Data extract:
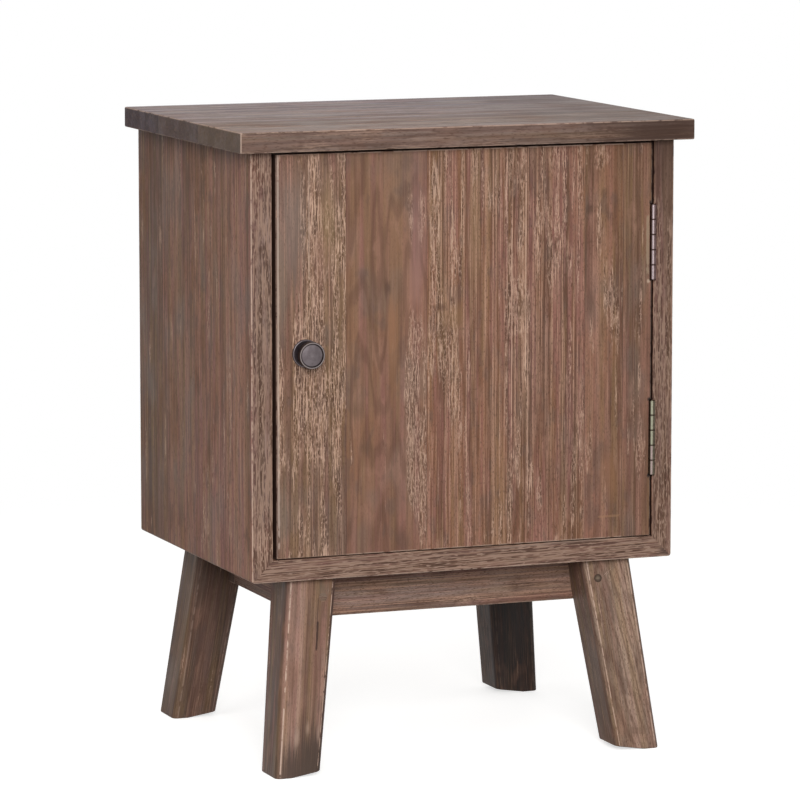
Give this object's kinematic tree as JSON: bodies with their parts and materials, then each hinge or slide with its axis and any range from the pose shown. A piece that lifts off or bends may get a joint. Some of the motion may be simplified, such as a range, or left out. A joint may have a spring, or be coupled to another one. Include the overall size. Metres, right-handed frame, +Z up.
{
  "type": "nightstand",
  "caption": "Small plank nightstand: one side-hung inset door with a turned metal knob, an overhanging top and four splayed tapered legs round an apron frame.",
  "frame": {"origin": "on the floor, under the middle of the whole outline, knob included", "axes": "+Z up, front towards -Y, +X to the right as seen from the front"},
  "size_m": [0.4, 0.3034, 0.53],
  "materials": {
    "top_wood": "brown wash over worn grain, satin",
    "side_wood": "brown wash over worn grain, satin",
    "bottom_wood": "brown wash over worn grain, satin",
    "door_wood": "brown wash with pale filled grain, satin",
    "leg_wood": "brown wash over worn grain, satin",
    "apron_wood": "greyed brown wash, satin",
    "plug_wood": "end grain plug, brown wash",
    "dowel_wood": "bare beech",
    "block_wood": "rough sawn, brown wash",
    "back_plywood": "plywood face, brown wash",
    "aged_hinge_steel": "aged plated steel",
    "antique_pewter": "antique pewter plating over cast zinc",
    "zinc_steel": "zinc plated steel",
    "catch_plastic": "brown moulded plastic",
    "ferrite_magnet": "dark sintered magnet"
  },
  "bodies": {
    "carcass": {"apron_back": "apron_wood", "apron_dowels": "dowel_wood", "apron_front": "apron_wood", "apron_left": "apron_wood", "apron_right": "apron_wood", "back_panel": "back_plywood", "back_panel_screws": "zinc_steel", "bottom_plank_back": "bottom_wood", "bottom_plank_front": "bottom_wood", "catch_housing": "catch_plastic", "catch_magnet": "ferrite_magnet", "catch_poles": "zinc_steel", "catch_screws": "zinc_steel", "corner_block_back_left": "block_wood", "corner_block_back_right": "block_wood", "corner_block_front_left": "block_wood", "corner_block_front_right": "block_wood", "corner_block_screws": "zinc_steel", "hinge_lower_pin": "aged_hinge_steel", "hinge_lower_side_leaf": "aged_hinge_steel", "hinge_screws_side": "zinc_steel", "hinge_upper_pin": "aged_hinge_steel", "hinge_upper_side_leaf": "aged_hinge_steel", "leg_back_left": "leg_wood", "leg_back_right": "leg_wood", "leg_front_left": "leg_wood", "leg_front_right": "leg_wood", "leg_plugs": "plug_wood", "leg_screws": "zinc_steel", "mitre_splines": "dowel_wood", "side_left_plank_back": "side_wood", "side_left_plank_front": "side_wood", "side_left_plank_middle": "side_wood", "side_right_plank_back": "side_wood", "side_right_plank_front": "side_wood", "side_right_plank_middle": "side_wood", "top_dowels": "dowel_wood", "top_plank_back": "top_wood", "top_plank_front": "top_wood", "top_plank_middle": "top_wood"},
    "door": {"door_plank_1": "door_wood", "door_plank_2": "door_wood", "door_plank_3": "door_wood", "door_plank_4": "door_wood", "door_plank_5": "door_wood", "door_plank_6": "door_wood", "hinge_lower_door_leaf": "aged_hinge_steel", "hinge_screws_door": "zinc_steel", "hinge_upper_door_leaf": "aged_hinge_steel", "knob": "antique_pewter", "knob_rose": "antique_pewter", "knob_screw": "zinc_steel", "knob_washer": "zinc_steel", "strike_plate": "zinc_steel", "strike_screw": "zinc_steel"}
  },
  "joints": [
    {"name": "door_hinge", "type": "hinge", "parent": "carcass", "child": "door", "pos_m": [0.16825, -0.13605, 0.34525], "axis": [0, 0, 1], "range_deg": [0, 180]}
  ]
}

Given problem:
Set down every line of the listing above again, exactly as given.

Result:
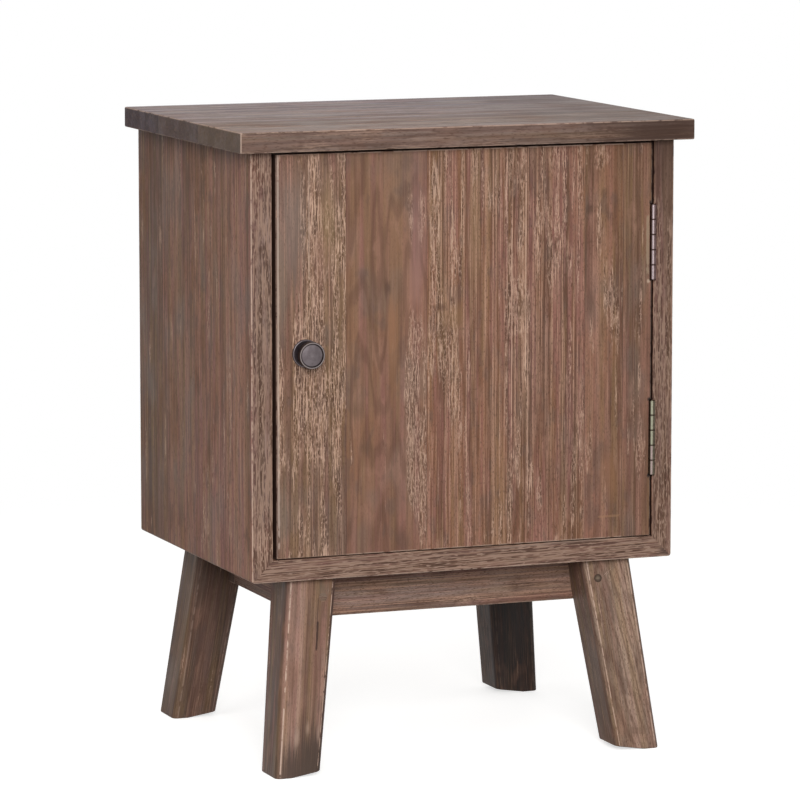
Give this object's kinematic tree as JSON: bodies with their parts and materials, then each hinge or slide with its axis and any range from the pose shown. A piece that lifts off or bends may get a joint. Some of the motion may be simplified, such as a range, or left out. A joint may have a spring, or be coupled to another one. Include the overall size. Metres, right-handed frame, +Z up.
{
  "type": "nightstand",
  "caption": "Small plank nightstand: one side-hung inset door with a turned metal knob, an overhanging top and four splayed tapered legs round an apron frame.",
  "frame": {"origin": "on the floor, under the middle of the whole outline, knob included", "axes": "+Z up, front towards -Y, +X to the right as seen from the front"},
  "size_m": [0.4, 0.3034, 0.53],
  "materials": {
    "top_wood": "brown wash over worn grain, satin",
    "side_wood": "brown wash over worn grain, satin",
    "bottom_wood": "brown wash over worn grain, satin",
    "door_wood": "brown wash with pale filled grain, satin",
    "leg_wood": "brown wash over worn grain, satin",
    "apron_wood": "greyed brown wash, satin",
    "plug_wood": "end grain plug, brown wash",
    "dowel_wood": "bare beech",
    "block_wood": "rough sawn, brown wash",
    "back_plywood": "plywood face, brown wash",
    "aged_hinge_steel": "aged plated steel",
    "antique_pewter": "antique pewter plating over cast zinc",
    "zinc_steel": "zinc plated steel",
    "catch_plastic": "brown moulded plastic",
    "ferrite_magnet": "dark sintered magnet"
  },
  "bodies": {
    "carcass": {"apron_back": "apron_wood", "apron_dowels": "dowel_wood", "apron_front": "apron_wood", "apron_left": "apron_wood", "apron_right": "apron_wood", "back_panel": "back_plywood", "back_panel_screws": "zinc_steel", "bottom_plank_back": "bottom_wood", "bottom_plank_front": "bottom_wood", "catch_housing": "catch_plastic", "catch_magnet": "ferrite_magnet", "catch_poles": "zinc_steel", "catch_screws": "zinc_steel", "corner_block_back_left": "block_wood", "corner_block_back_right": "block_wood", "corner_block_front_left": "block_wood", "corner_block_front_right": "block_wood", "corner_block_screws": "zinc_steel", "hinge_lower_pin": "aged_hinge_steel", "hinge_lower_side_leaf": "aged_hinge_steel", "hinge_screws_side": "zinc_steel", "hinge_upper_pin": "aged_hinge_steel", "hinge_upper_side_leaf": "aged_hinge_steel", "leg_back_left": "leg_wood", "leg_back_right": "leg_wood", "leg_front_left": "leg_wood", "leg_front_right": "leg_wood", "leg_plugs": "plug_wood", "leg_screws": "zinc_steel", "mitre_splines": "dowel_wood", "side_left_plank_back": "side_wood", "side_left_plank_front": "side_wood", "side_left_plank_middle": "side_wood", "side_right_plank_back": "side_wood", "side_right_plank_front": "side_wood", "side_right_plank_middle": "side_wood", "top_dowels": "dowel_wood", "top_plank_back": "top_wood", "top_plank_front": "top_wood", "top_plank_middle": "top_wood"},
    "door": {"door_plank_1": "door_wood", "door_plank_2": "door_wood", "door_plank_3": "door_wood", "door_plank_4": "door_wood", "door_plank_5": "door_wood", "door_plank_6": "door_wood", "hinge_lower_door_leaf": "aged_hinge_steel", "hinge_screws_door": "zinc_steel", "hinge_upper_door_leaf": "aged_hinge_steel", "knob": "antique_pewter", "knob_rose": "antique_pewter", "knob_screw": "zinc_steel", "knob_washer": "zinc_steel", "strike_plate": "zinc_steel", "strike_screw": "zinc_steel"}
  },
  "joints": [
    {"name": "door_hinge", "type": "hinge", "parent": "carcass", "child": "door", "pos_m": [0.16825, -0.13605, 0.34525], "axis": [0, 0, 1], "range_deg": [0, 180]}
  ]
}